Kennedy, J., concurring

In my view, as stated in both Colorado Republican, supra, at 626 (opinion concurring in judgment and dissenting in part), and in Nixon v. Shrink Missouri Government PAC, 528 U. S. 377, 405-406 (2000) (dissenting opinion), these recent cases deprive political parties of their First Amendment rights. Our constitutional tradition is one in which political parties and their candidates make common cause in the exercise of political speech, which is subject to First Amendment protection. There is a practical identity of interests between parties and their candidates during an election. Our unfortunate decisions remit the political party to use of indirect or covert speech to support its preferred candidate, hardly a result consistent with free thought and expression. It is a perversion of the First Amendment to force a political party to warp honest, straightforward speech, exemplified by its vigorous and open support of its favored candidate, into the covert speech of soft money and issue advocacy so that it may escape burdensome spending restrictions. In a regime where campaign spending cannot otherwise be limited—the structure this Court created on its own in Buckley v. Valeo, 424 U. S. 1 (1976) (per curiam)—restricting the amounts a political party may spend in collaboration with its own candidate is a violation of the political party's First Amendment rights.
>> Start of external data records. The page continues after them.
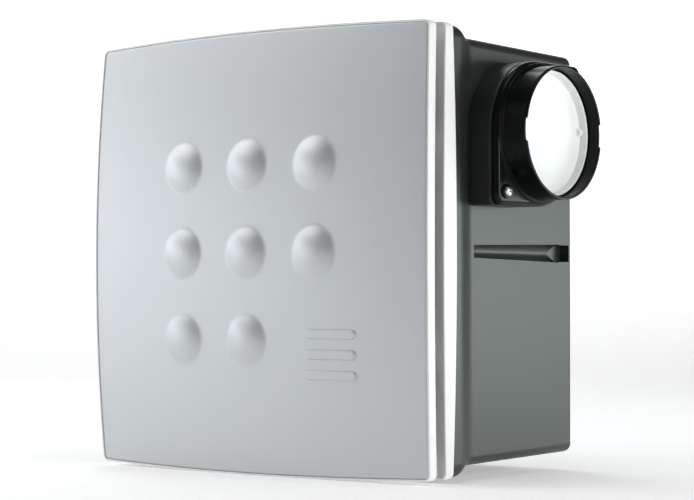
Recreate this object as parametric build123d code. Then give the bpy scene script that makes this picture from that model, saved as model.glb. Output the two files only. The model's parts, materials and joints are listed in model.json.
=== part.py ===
"""Recessed extract ventilation unit with a side duct spigot.

Row frame, millimetres: the origin is the centre of the recess box's rear face, +X points right as
seen from the room, +Y points rearwards into the wall and +Z points up. Depths in this file are
measured rearwards from the wall face, which is BOX_DEPTH in front of the origin, so anything that
stands out into the room has a negative depth.
"""
import math
import os

from build123d import *

os.makedirs("parts", exist_ok=True)

# ---------------------------------------------------------------- driving dimensions
# Recess box
BOX_SIDE = 310.4           # across its flats, where the collar runs into it
BOX_DEPTH = 166.5          # wall face to the rear face
BOX_DRAFT = 3.0            # each side leans in by this much towards the rear
BOX_WALL = 2.5
BOX_CORNER = 7.0
BOX_REAR_ROUND = 3.0
COLLAR_REACH = 7.1         # how far the collar stands out past the box, each side
COLLAR_CORNER = 10.0
COLLAR_FLAT = 8.4          # straight front part of the collar
COLLAR_END = 33.1          # depth where the collar has run into the box
GROOVE_FRONT_R = 4.6       # half-round channel along the right side
GROOVE_REAR_R = 6.9
POCKET_TIP = 142.0         # pointed pocket at the rear end of the channel
POCKET_HALF = 6.4
POCKET_SINK = 8.0
FIXING_PITCH = 240.0       # four fixing holes in the rear wall
FIXING_R = 2.75

# Front panel and wall frame
FRAME_OVERLAP = 7.3        # the frame covers the cut-out by this much past the box, each side
SIDE_BOW = 3.3             # each side of the outline is bowed outwards by this much
OUTLINE_CORNER = 5.0
PILLOW_R = 1941.0          # the whole front is part of a large ball
PANEL_FRONT = -27.1        # depths at the sharp corners of the outline
PANEL_BAND = 8.0           # height of the panel tray's side
INLET_GAP = 10.9           # slot all round between the panel tray and the frame
TRAY_LIP = 1.5
SHADOW_GAP = 0.3           # between the tray's lip and the facing
FACING_SINK = 0.6          # the facing lies this much below the lip
FACING_THICK = 1.2
TRAY_FLOOR = 2.0
FRAME_LIP = 2.0
FRAME_SINK = 1.0
FRAME_FLOOR = 2.4
DOME_R = 19.0
DOME_HEIGHT = 3.8
DOME_PITCH = 65.0
MARK_LENGTH = 46.0         # three plain raised bars in the ninth place
MARK_WIDTH = 7.0
MARK_PITCH = 15.0
MARK_HEIGHT = 1.1

# Air inlet in the frame, and the filter in it
OPENING_HALF = 128.0
SKIRT_WALL = 2.0
LEDGE_WIDTH = 7.0
LEDGE_DEPTH = 12.0         # front face of the ledge that the filter rests on
LEDGE_THICK = 2.0
FILTER_CLEAR = 1.0         # round the filter's edge
FILTER_THICK = 9.2
FILTER_BORDER = 7.0
PAD_THICK = 4.0
GRID_BAR = 3.0
GRID_THICK = 2.0

# Panel posts in the frame's guide tubes
POST_R = 3.5
POST_INSET = 10.2          # post and frame-screw centres, in from the box's side
POST_RISE = 75.0           # posts stand this far above and below the middle
POST_END = 22.0
GUIDE_WALL = 2.0
GUIDE_END = 20.0
CLIP_THICK = 0.8
RUN_CLEAR = 0.05           # radial clearance of pieces that slide or turn

# Duct spigot and its flap
SPIGOT_OD = 98.0
SPIGOT_WALL = 2.0
SPIGOT_DEPTH = 81.3        # its axis, behind the wall face
SPIGOT_DOWN = 68.6         # its axis, below the box's top
SPIGOT_REACH = 48.0        # rim, out from the box's side
BOSS_REACH = 19.8
BOSS_MARGIN = 4.5          # boss radius over the tube's radius
EAR_CORNER = 6.0
EAR_INSET = 9.8            # screw centre, in from the ear's two edges
GASKET_THICK = 1.0
PLATE_THICK = 6.0
PLATE_ROUND = 3.5
ROOT_RING = 2.6            # raised ring round the tube's root
NOTCH_HALF = 8.5
NOTCH_DEPTH = 1.5
FLAP_CLEAR = 1.0
FLAP_DEPTH = 8.0
FLAP_WALL = 1.5
FLAP_SINK = 10.0           # the flap's rim lies this far inside the tube's rim
FLAP_PIVOT_UP = 3.0
FLAP_PIVOT_IN = 1.5        # pivot in front of the flap's back, so that it hangs shut
FLAP_PIN_R = 1.5

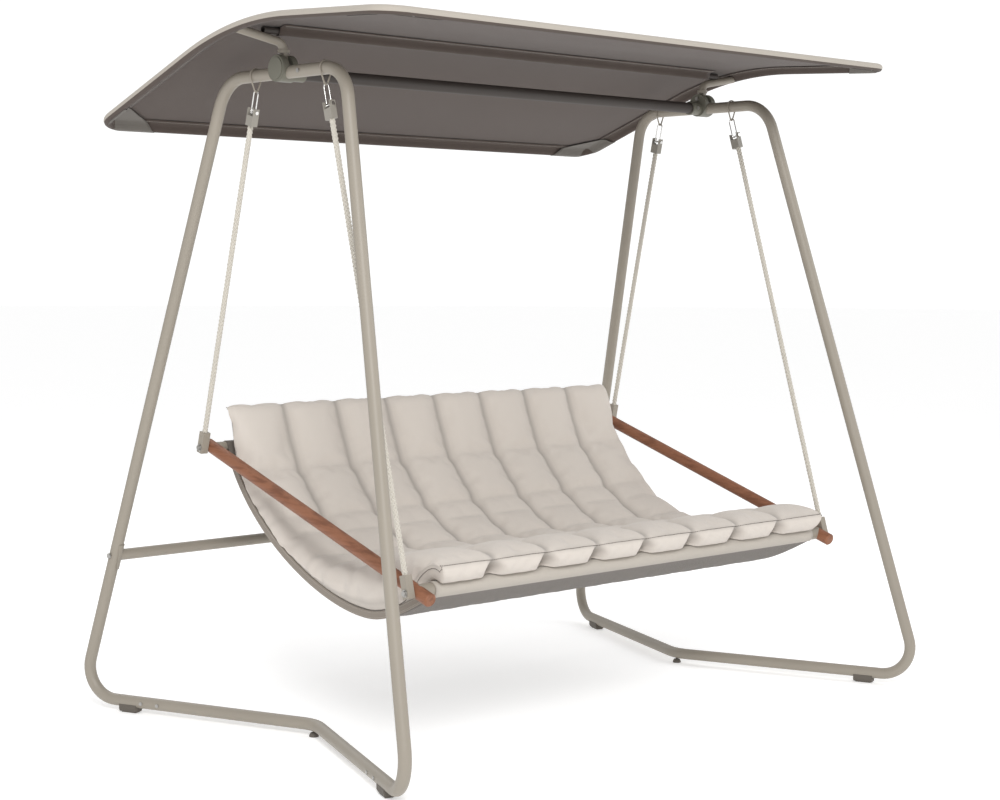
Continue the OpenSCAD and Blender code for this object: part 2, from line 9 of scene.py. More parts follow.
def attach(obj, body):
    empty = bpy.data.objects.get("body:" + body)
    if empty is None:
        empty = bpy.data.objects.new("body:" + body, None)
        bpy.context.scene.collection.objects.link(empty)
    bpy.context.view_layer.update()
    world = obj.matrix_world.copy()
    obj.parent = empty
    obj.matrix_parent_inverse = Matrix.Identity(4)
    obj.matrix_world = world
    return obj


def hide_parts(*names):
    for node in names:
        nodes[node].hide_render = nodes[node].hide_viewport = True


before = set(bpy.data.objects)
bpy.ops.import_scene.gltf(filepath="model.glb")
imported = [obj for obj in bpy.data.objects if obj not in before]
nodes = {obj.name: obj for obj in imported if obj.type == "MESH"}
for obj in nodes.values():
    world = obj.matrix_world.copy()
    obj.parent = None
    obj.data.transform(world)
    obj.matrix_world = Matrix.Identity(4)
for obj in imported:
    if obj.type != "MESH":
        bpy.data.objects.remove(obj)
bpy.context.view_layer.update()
print("stage: frame loaded")

# camera first: position, aim and lens in one place
cameraSet = {
    "place": (-4.3353, -4.6502, 1.4553),
    "yaw": 42.614,
    "pitch": -4.004,
    "roll": 0.229,
    "lens": 68.74,
    "sensor": 36.0,
    "shiftX": 0.0001,
    "shiftY": -0.0027,
}


def makeCamera(cfg):
    data = bpy.data.cameras.new("viewCamera")
    data.lens = cfg["lens"]
    data.sensor_width = cfg["sensor"]
    data.shift_x = cfg["shiftX"]
    data.shift_y = cfg["shiftY"]
    data.clip_end = 200
    cam = bpy.data.objects.new("viewCamera", data)
    bpy.context.scene.collection.objects.link(cam)
    yaw, pitch = math.radians(cfg["yaw"]), math.radians(cfg["pitch"])
    aim = Vector((math.cos(pitch) * math.sin(yaw), math.cos(pitch) * math.cos(yaw), math.sin(pitch)))
    right = Vector((math.cos(yaw), -math.sin(yaw), 0))
    up = right.cross(aim)
    roll = math.radians(cfg["roll"])
    side = right * math.cos(roll) + up * math.sin(roll)
    top = up * math.cos(roll) - right * math.sin(roll)
    turn = Matrix((side, top, -aim)).transposed().to_4x4()
    cam.matrix_world = Matrix.Translation(cfg["place"]) @ turn
    bpy.context.scene.camera = cam


makeCamera(cameraSet)


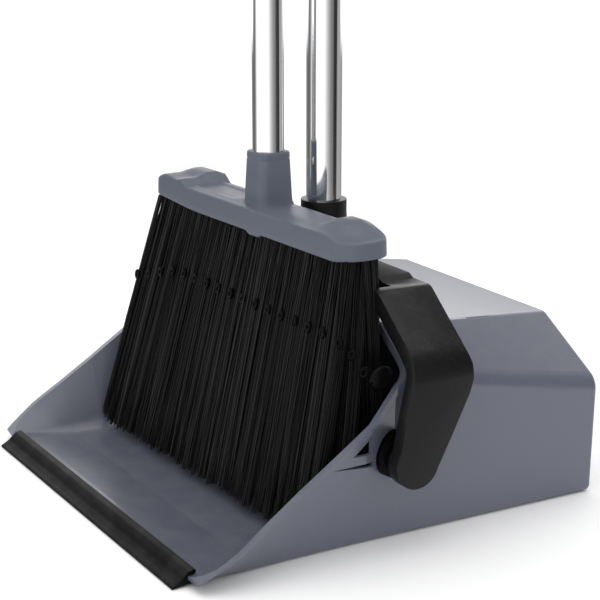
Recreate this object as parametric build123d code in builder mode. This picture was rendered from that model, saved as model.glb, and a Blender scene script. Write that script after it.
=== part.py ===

Were the views of those who would uphold both California's blanket primary system and limitations on coordinated party expenditures to become prevailing law, the State could control political parties at two vital points in the election process. First, it could mandate a blanket primary to weaken the party's ability to defend and maintain its doctrinal positions by allowing nonparty members to vote in the primary. Second, it could impose severe restrictions on the amount of funds and resources the party could spend in efforts to counteract the State's doctrinal intervention. In other words, the First Amendment injury done by the Court's ruling in Colorado Republican would be compounded were California to prevail in the instant case.